#### WORK INSTRUCTIONS
Take the lines from the beginning of the data below through the line holding "twin-wheel spinner casters." and return exactly those.

#### COLLECTED DATA

+---+

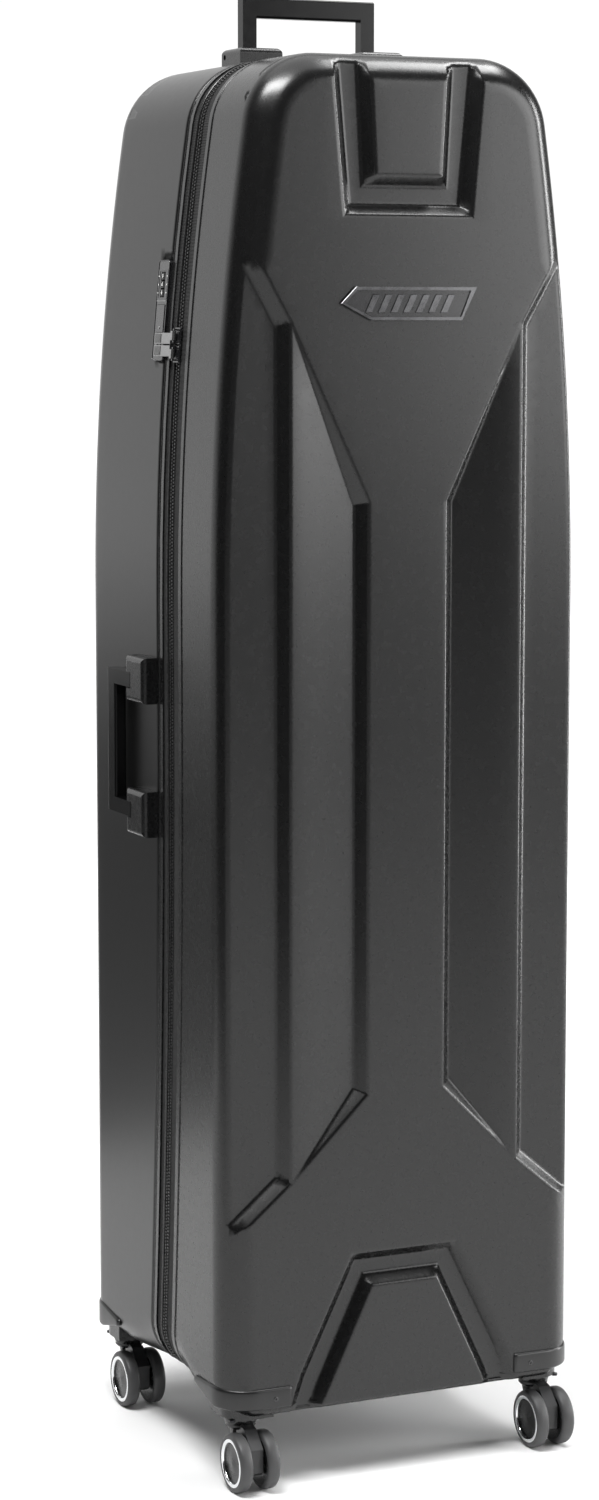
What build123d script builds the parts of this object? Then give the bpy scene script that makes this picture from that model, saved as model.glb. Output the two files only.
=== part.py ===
"""Hard-shell golf travel case on four twin-wheel spinner casters.

Case frame: +Z up, floor at Z = 0, X across the case, front face toward -Y.
Every solid is drawn about the centre of the shell and shifted once, on export,
so that the origin is the bottom centre of the whole object.
"""
from build123d import *
import math
import os

# ---------------------------------------------------------------- driving dimensions (mm)
WIDTH = 362            # across both sides of the shell
DEPTH = 340            # front face to back face
SHELL_TOP = 1300
SHELL_BOTTOM = 69
WALL = 3               # moulded shell thickness
SHOULDER_Z = 810       # sides are straight up to here, then lean in
SIDE_RADIUS = 2940     # radius of the leaning upper side
TOP_CORNER = 68
BOTTOM_CORNER = 52
EDGE_ROUND = 32        # rounding between the two faces and the sides

# opening seam: straight above SEAM_BEND_Z, then curving gently to the back
SEAM_FROM_FRONT = 125
SEAM_BEND_Z = 720
SEAM_RADIUS = 7500
SEAM_HALF = 27         # shell lip to seam centre
LIP_WIDTH = 8
LIP_DEPTH = 4.2
TAPE_INSET = 1.8
TAPE_THICK = 1.0
TEETH_HALF = 4.0
SEAM_GAP = 1.0         # half of the gap between the two zip halves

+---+

#### THE COMPLETED TASK
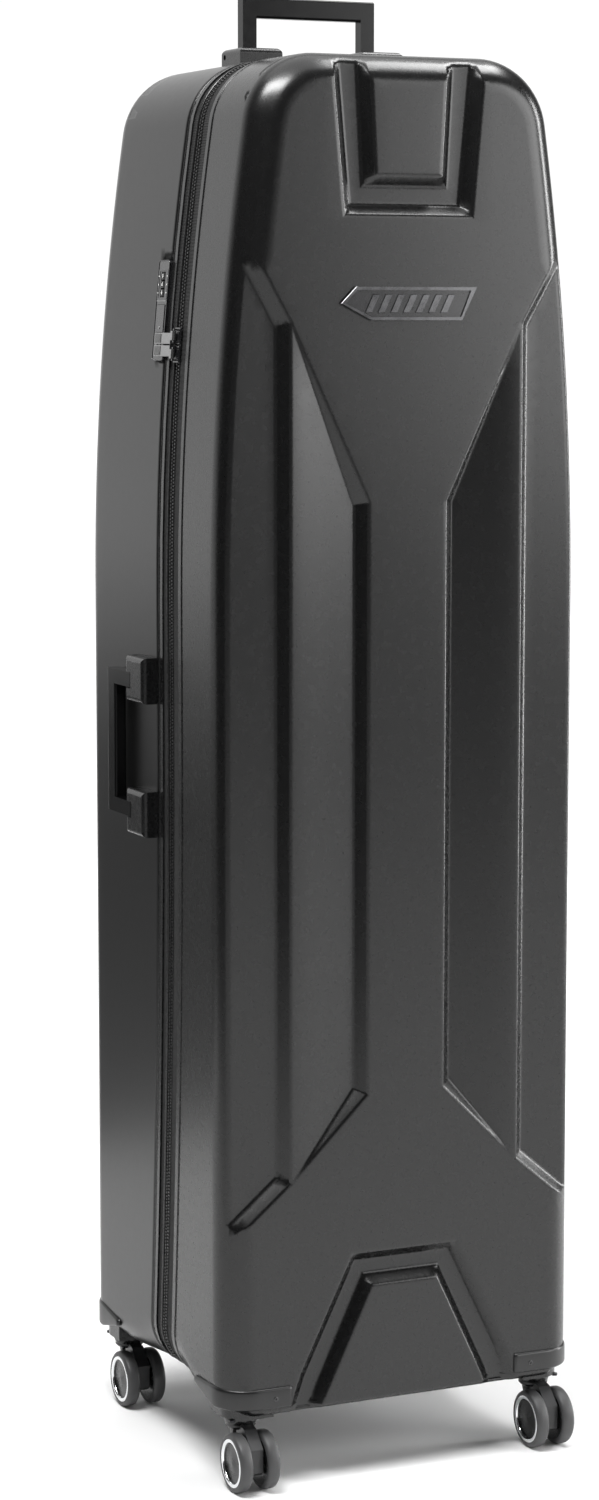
What build123d script builds the parts of this object? Then give the bpy scene script that makes this picture from that model, saved as model.glb. Output the two files only.
=== part.py ===
"""Hard-shell golf travel case on four twin-wheel spinner casters.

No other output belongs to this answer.